The weather here is great; mid-70’s, sunny and happy. I took, what seemed like, several hundred pictures before heading back to the hotel to rest and meet my cohorts. When I got back to the room, I had a brief heart attack when I couldn’t find my camera charger, but it was buried in the bottom of my Kelty. That would have been bad.

For some reason, I was in the mood to drink, not get drunk, but to have some alcohol in my system, relax me a bit. Over lunch, I had three glasses of wine and felt great, despite my sore throat.

At 2:00 pm, I had the chance to meet the tour leader and the people who will be accompanying me on my trip. I really didn’t know what to expect and in fact, I really didn’t know all the details of the trip. I’m trying something new and unlike me on this trip, and that is to let go of control. I’m not going to worry about what day of the week it is, or where I’ll be tomorrow. I just want to let the people handle the details whose job it is.

Elard is our tour leader and we chatted while we waited on the others to finish eating lunch. He’s 25 and has been w/ the company for 2 years and seems pretty cool. His English is good and we probably have a lot in common.

Four of the six of us consist of a family; mom, dad and two sisters. Maurice (dad), Christine (mom), Emma (15 year old daughter) and Channel (12 year old daughter) are from around Toronto, Canada. This is the beginning of a 2+ month vacation for them that will end in Costa Rica in February.

Our sixth companion, Sharon, wasn’t around as her flight wasn’t due to get into Lima until the middle of the night.

After discussing the details of the trip and toasting with a round of pisco sours, we arranged to meet in the morning at 7:00 am, when we would eat breakfast and head to the airport to catch our flight to Cusco, where the remainder of our trip will be based out of.

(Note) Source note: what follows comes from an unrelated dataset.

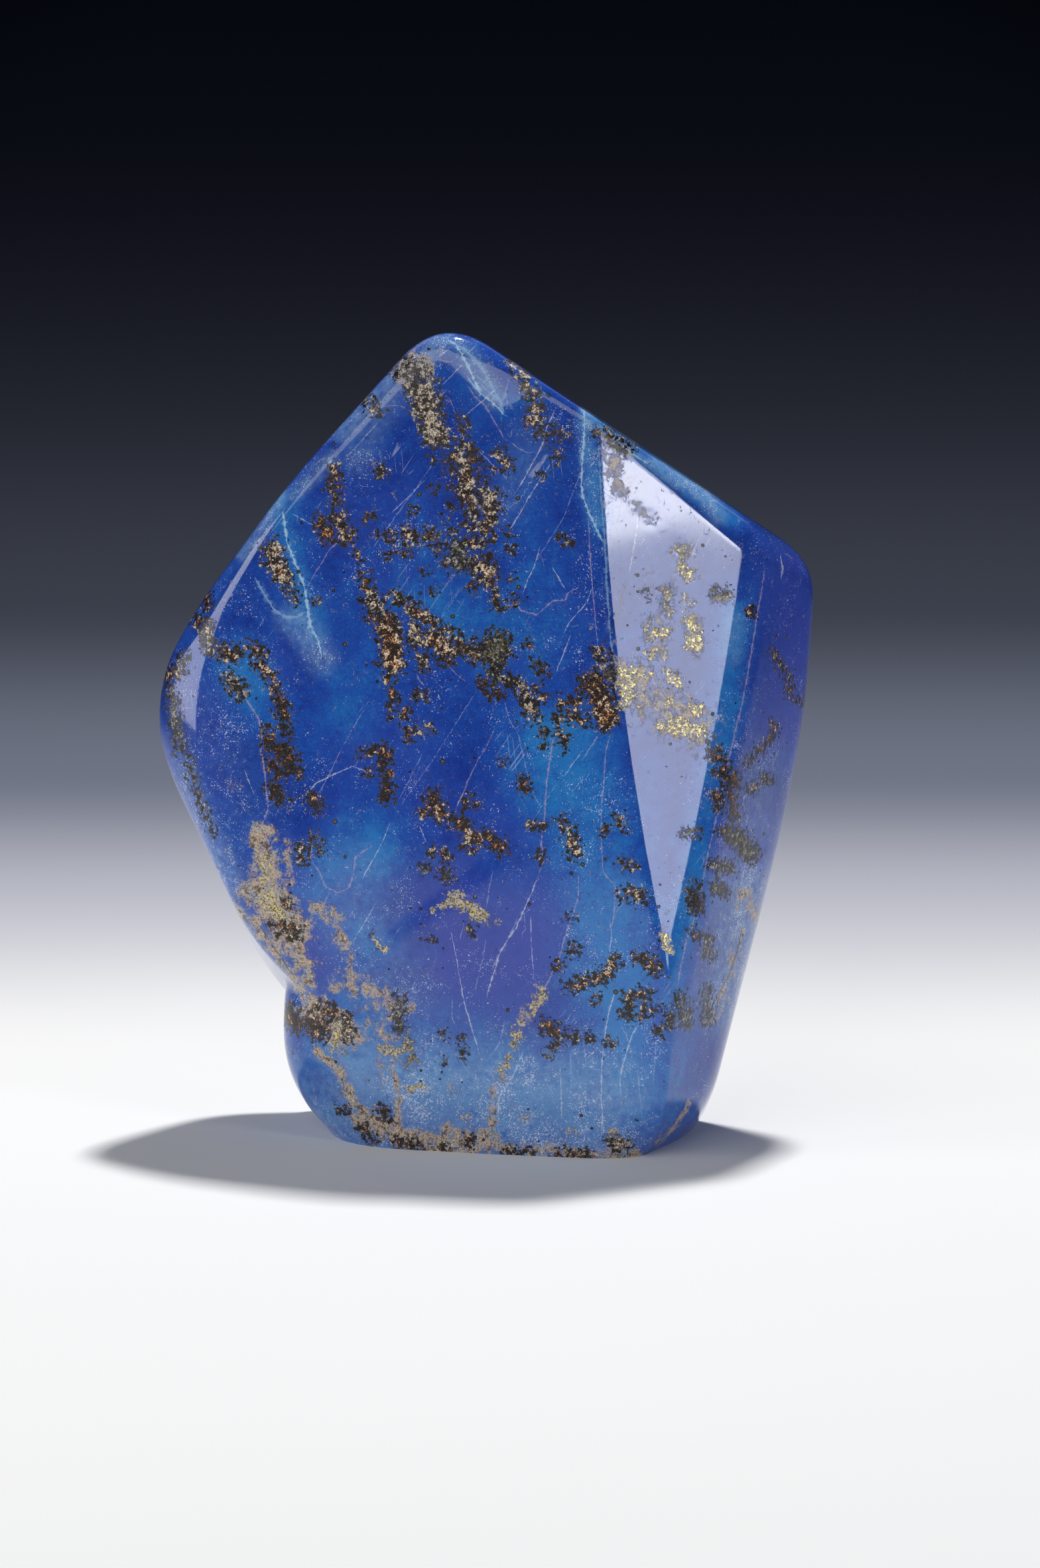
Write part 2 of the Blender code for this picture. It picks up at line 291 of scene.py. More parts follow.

After firing off a couple emails and looking at my pictures from the day, I decided to catch a taxi to Larcomar. My previous trip to Peru was centered around the area and I wanted to see it again, plus if you’re within a mile of the beach, you really must see it.

It was strange, I ate dinner at the same restaurant, walked by the same club and picked up a taxi at the same place I kissed Gisella before leaving the city and it was just…comfortable. Tomorrow is really the beginning of the trip, and it felt good to find some sort of familiarity in the area before jumping off the cliff into the unknown. I just feel peaceful, no need to talk, no need to frown, no reason to worry. Relax my muscles, my mind and smile.

1 comment:

Skippy Sanchez said...

Bravo. Bien hecho! Verte más adelante...Portate bien.